__What is expected__
Would you output the whole listing below, exactly as it reads?

__Rows__
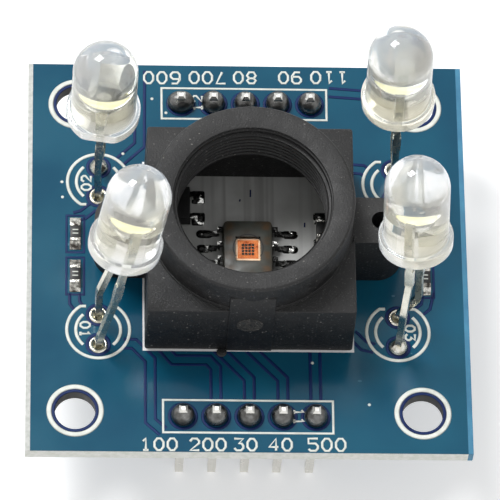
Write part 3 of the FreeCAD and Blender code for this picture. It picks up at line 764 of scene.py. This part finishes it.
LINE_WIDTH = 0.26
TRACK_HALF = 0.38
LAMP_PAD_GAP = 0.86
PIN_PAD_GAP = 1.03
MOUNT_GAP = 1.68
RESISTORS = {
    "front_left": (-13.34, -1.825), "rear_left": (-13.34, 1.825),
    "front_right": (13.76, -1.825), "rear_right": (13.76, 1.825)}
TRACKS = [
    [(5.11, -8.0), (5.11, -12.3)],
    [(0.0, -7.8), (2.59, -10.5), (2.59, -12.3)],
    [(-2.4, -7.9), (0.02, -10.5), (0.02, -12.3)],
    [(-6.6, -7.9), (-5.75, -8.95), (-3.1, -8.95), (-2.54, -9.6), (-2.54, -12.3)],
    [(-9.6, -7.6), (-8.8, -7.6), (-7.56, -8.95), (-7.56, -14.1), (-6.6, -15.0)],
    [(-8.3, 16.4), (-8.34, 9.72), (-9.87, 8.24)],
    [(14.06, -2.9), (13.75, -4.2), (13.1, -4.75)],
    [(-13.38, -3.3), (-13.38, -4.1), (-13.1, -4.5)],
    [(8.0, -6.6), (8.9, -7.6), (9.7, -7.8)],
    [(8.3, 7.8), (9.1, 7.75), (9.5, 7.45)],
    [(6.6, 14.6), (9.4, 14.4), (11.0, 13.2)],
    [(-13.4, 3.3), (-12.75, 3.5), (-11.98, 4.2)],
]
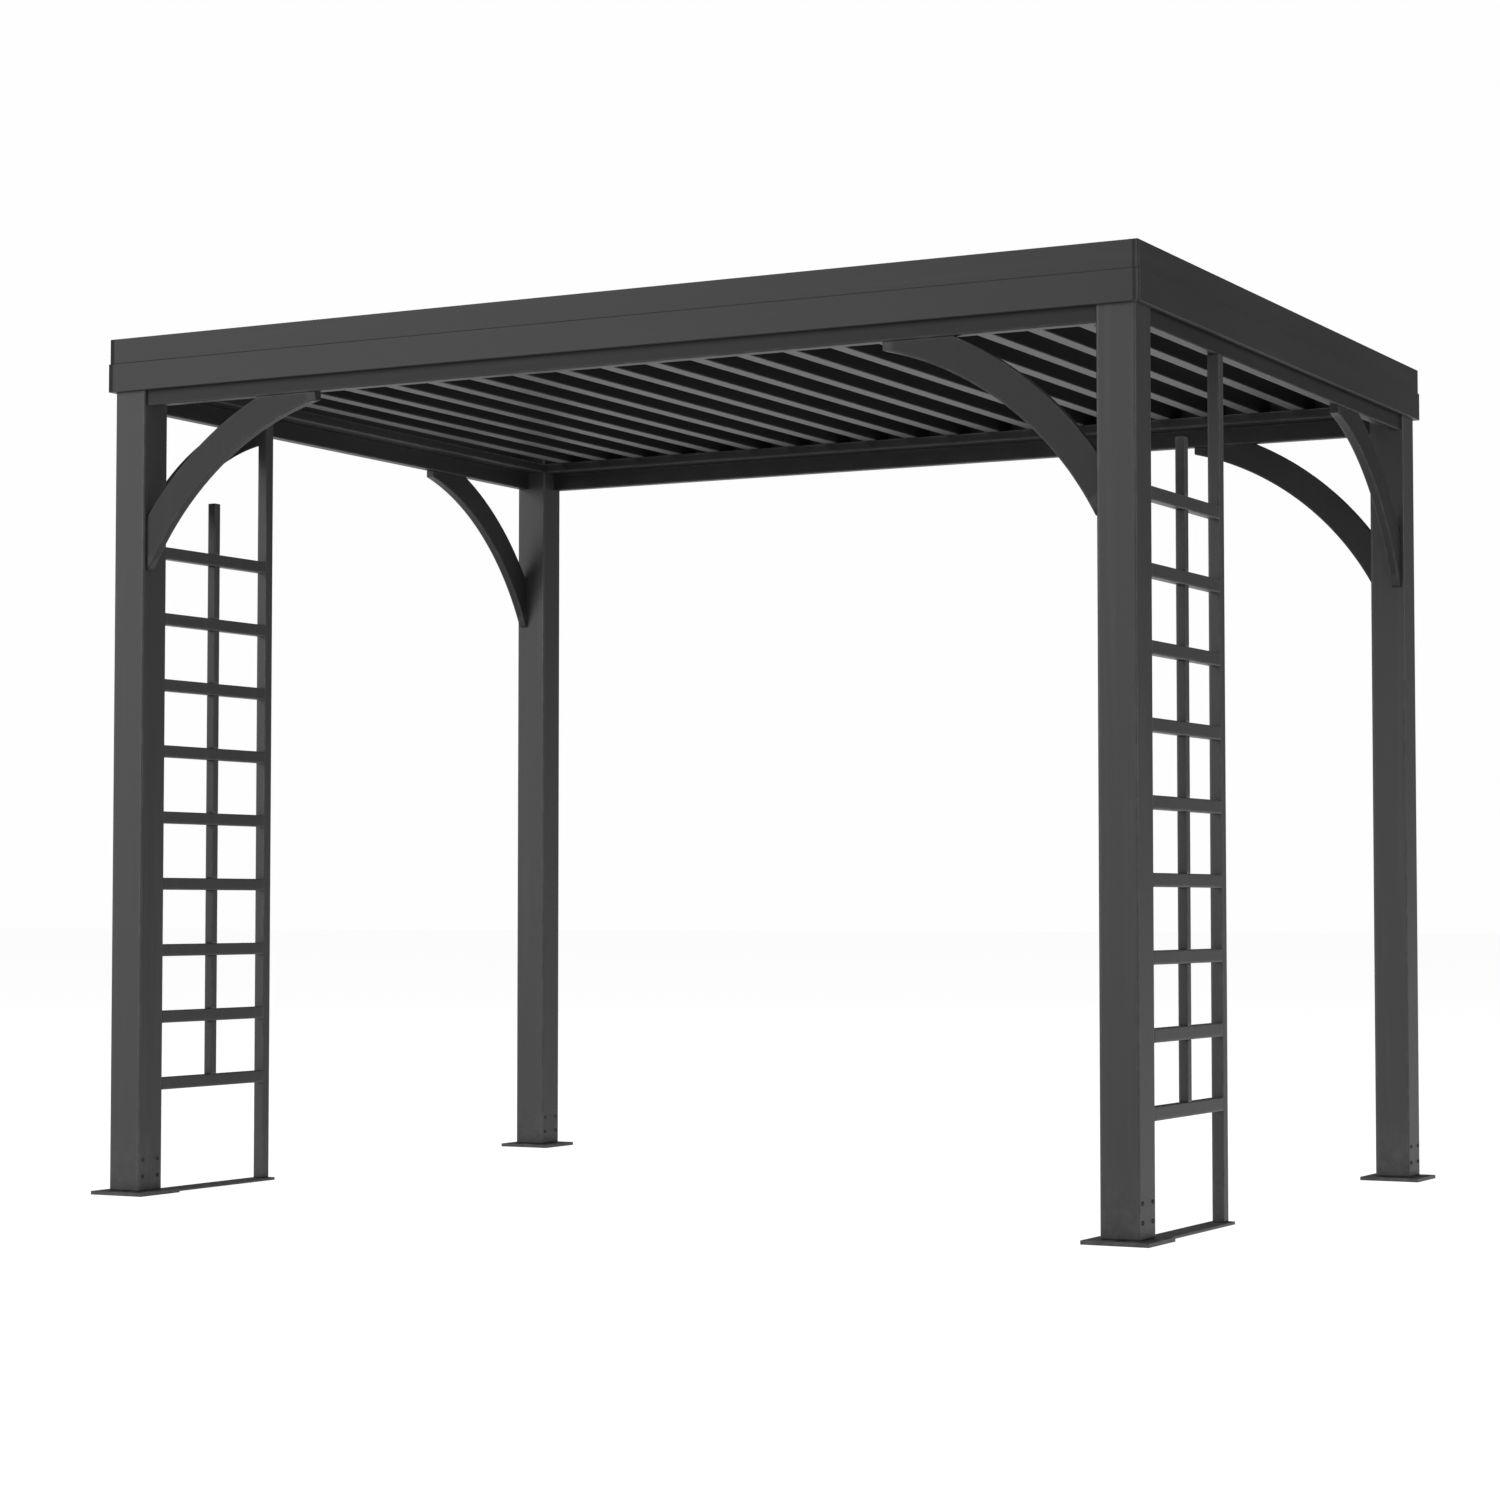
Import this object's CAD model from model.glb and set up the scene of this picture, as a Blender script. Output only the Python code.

__Problem solution__
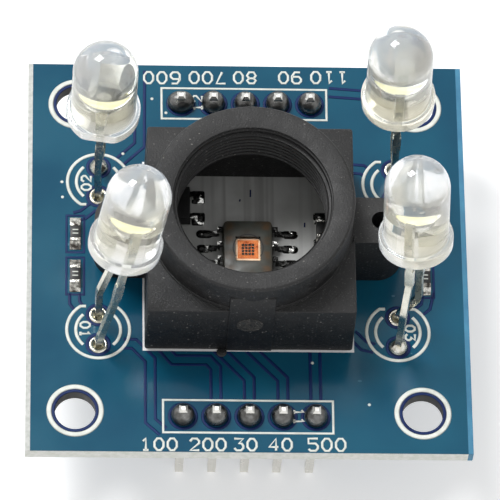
Write part 3 of the FreeCAD and Blender code for this picture. It picks up at line 764 of scene.py. This part finishes it.
LINE_WIDTH = 0.26
TRACK_HALF = 0.38
LAMP_PAD_GAP = 0.86
PIN_PAD_GAP = 1.03
MOUNT_GAP = 1.68
RESISTORS = {
    "front_left": (-13.34, -1.825), "rear_left": (-13.34, 1.825),
    "front_right": (13.76, -1.825), "rear_right": (13.76, 1.825)}
TRACKS = [
    [(5.11, -8.0), (5.11, -12.3)],
    [(0.0, -7.8), (2.59, -10.5), (2.59, -12.3)],
    [(-2.4, -7.9), (0.02, -10.5), (0.02, -12.3)],
    [(-6.6, -7.9), (-5.75, -8.95), (-3.1, -8.95), (-2.54, -9.6), (-2.54, -12.3)],
    [(-9.6, -7.6), (-8.8, -7.6), (-7.56, -8.95), (-7.56, -14.1), (-6.6, -15.0)],
    [(-8.3, 16.4), (-8.34, 9.72), (-9.87, 8.24)],
    [(14.06, -2.9), (13.75, -4.2), (13.1, -4.75)],
    [(-13.38, -3.3), (-13.38, -4.1), (-13.1, -4.5)],
    [(8.0, -6.6), (8.9, -7.6), (9.7, -7.8)],
    [(8.3, 7.8), (9.1, 7.75), (9.5, 7.45)],
    [(6.6, 14.6), (9.4, 14.4), (11.0, 13.2)],
    [(-13.4, 3.3), (-12.75, 3.5), (-11.98, 4.2)],
]
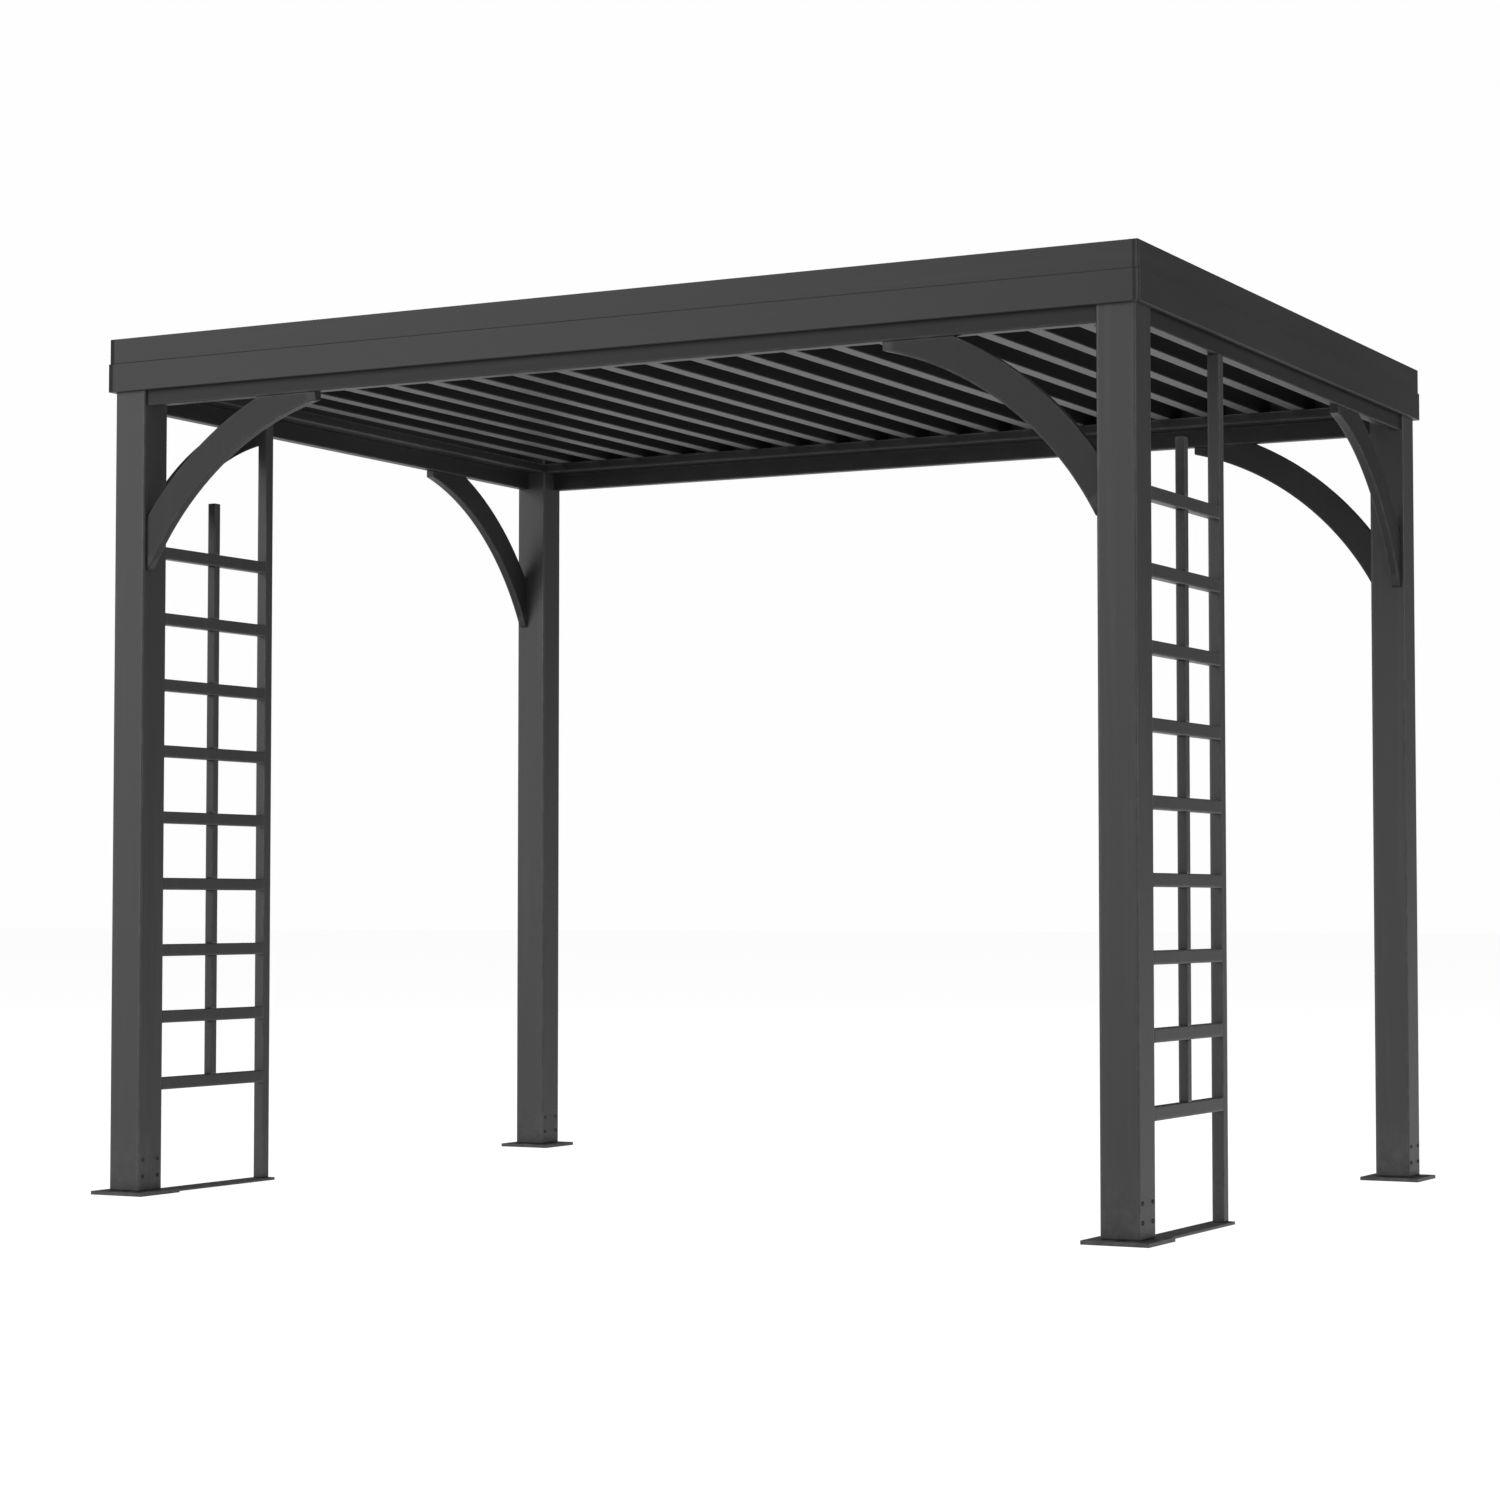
Import this object's CAD model from model.glb and set up the scene of this picture, as a Blender script. Output only the Python code.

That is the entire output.